Infinite Air with Mark McMorris attempts to carve a path in the extreme sports genre, but falls terribly short. The graphical fidelity, open presentation, and style of control are all great ideas that logically should make for an equally great game. However, the final product just isn’t all the way there. Mark McMorris may not be a household name, and now after this game, will be the name you remember not for fondness, but rather for what it could be.

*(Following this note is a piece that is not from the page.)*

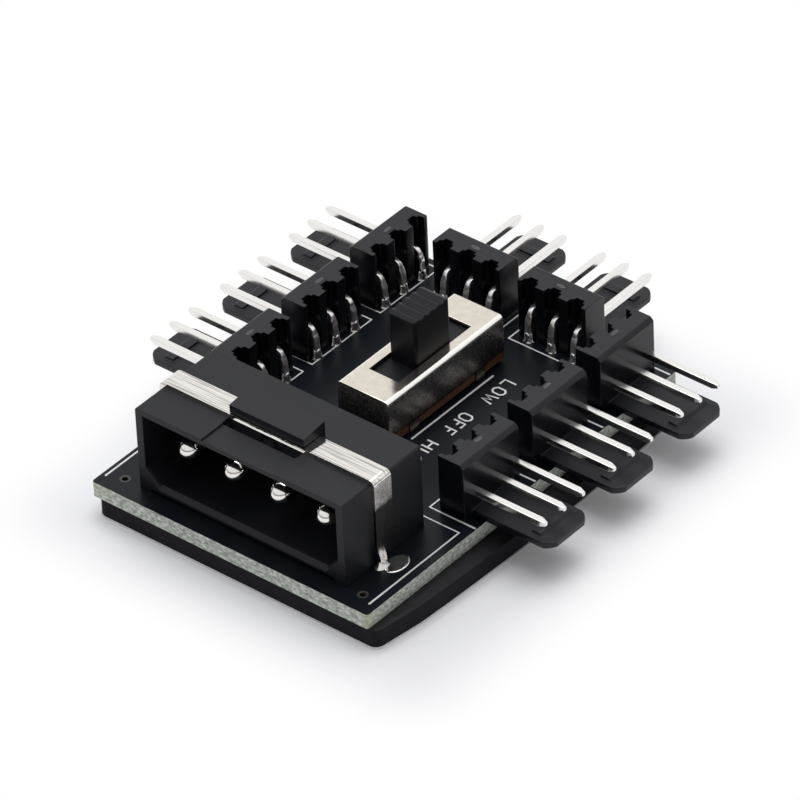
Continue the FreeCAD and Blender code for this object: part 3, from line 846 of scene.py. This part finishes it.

Infinite Air with Mark McMorris tries to invoke those feelings of playing Skate for the first time with its control layout. Here, you use the left stick for movement, the right stick for tricks, triggers for loading a jump and trick modifiers. Now, this review was done on PC, I should note that the game does not support keyboard and mouse other than in menus. In fact, the mouse cursor likes to stay on-screen while you’re using a controller. It’s a weird omission, but the controller would feel the best for what the controls are asking you to do. The controls often work against you. They don’t lend themselves to allow you to get back moving again if stopped due to something, so you’ll be often moving like you’re stuck in quicksand trying to get momentum to move on. Crashing or bailing out of a trick has you hilariously slide for an extended period of time before you can “get up”, though you can alternately respawn at the expense of starting over. One of the more infuriating things was never being able to stop or slowdown in a spin or flip, you can’t seem to just land without killing yourself.
Infinite Air with Mark McMorris has an open-mountain to explore or take part in challenges that provide progression. The progression is stale is merely checking off boxes to complete challenges that unlock more areas. If you’re not skilled enough to continue, you’ll be held back similarity to Tony Hawk’s Pro Skater, but because the presentation is lacking, it all feels directionless in a bad way. Infinite Air does some cool things like letting you use a helicopter to get around the mountain and drop in as you see fit. This type of freedom I can get behind, but it is just such a hollow experience.
The cast of Infinite Air is pretty solid, featuring the man himself, Mark McMorris. Other playable characters include Ulrik Badertscher, Danny Davis, and Torstein Horgmo. Unless you follow snowboarding, these names will mean very little to you. The tutorials are voice rather poorly, coming across as flat and/or uninterested in what they are saying, despite it being very helpful for you to understand how to play the game.
Graphically the game looks excellent in motion, and less so while still. And if you come to a complete stop like I mentioned before, you’ll have nothing but time to look at your surroundings as you try to get yourself unstuck. I noticed that effects like depth of field and blur make the game look much better on PC when they are turned off. The depth of field and blur effects are far too intense, and make the game look worse than it is.
You may remember HB Studios for creating The Golf Club, the golfing was solid, and the courses were generic, but the presentation and execution were really solid. The included course generator there really lengthened the game to be able to create your own courses. The same can be found here in Infinite Air. The controls and UI are intuitive for anyone to create fun levels on randomized mountains that perhaps are more fun than the courses found in the main game.
The game does have a multiplayer mode, but it seems dead on arrival. I attempted to join several multiplayer sessions at different times of the day, and the mountain is empty as the single-player mountains. There just doesn’t seem to be anyone playing the game, so I never got to see what it was like to ride down a mountain with a buddy.
Infinite Air with Mark McMorris is part of a trio of snowboarding games each trying to get your attention. Infinite Air could be a lot better, but there’s not a proper attitude to excite you to want to keep playing. It just becomes hard to recommend with how shallow the game is. If you’re hard-pressed for something on PC, or even on consoles for snowboarding, there will be other options. If this is the one you settle on, buy it when it is discounted.
A Steam code for the game was provided by the publisher for review purposes.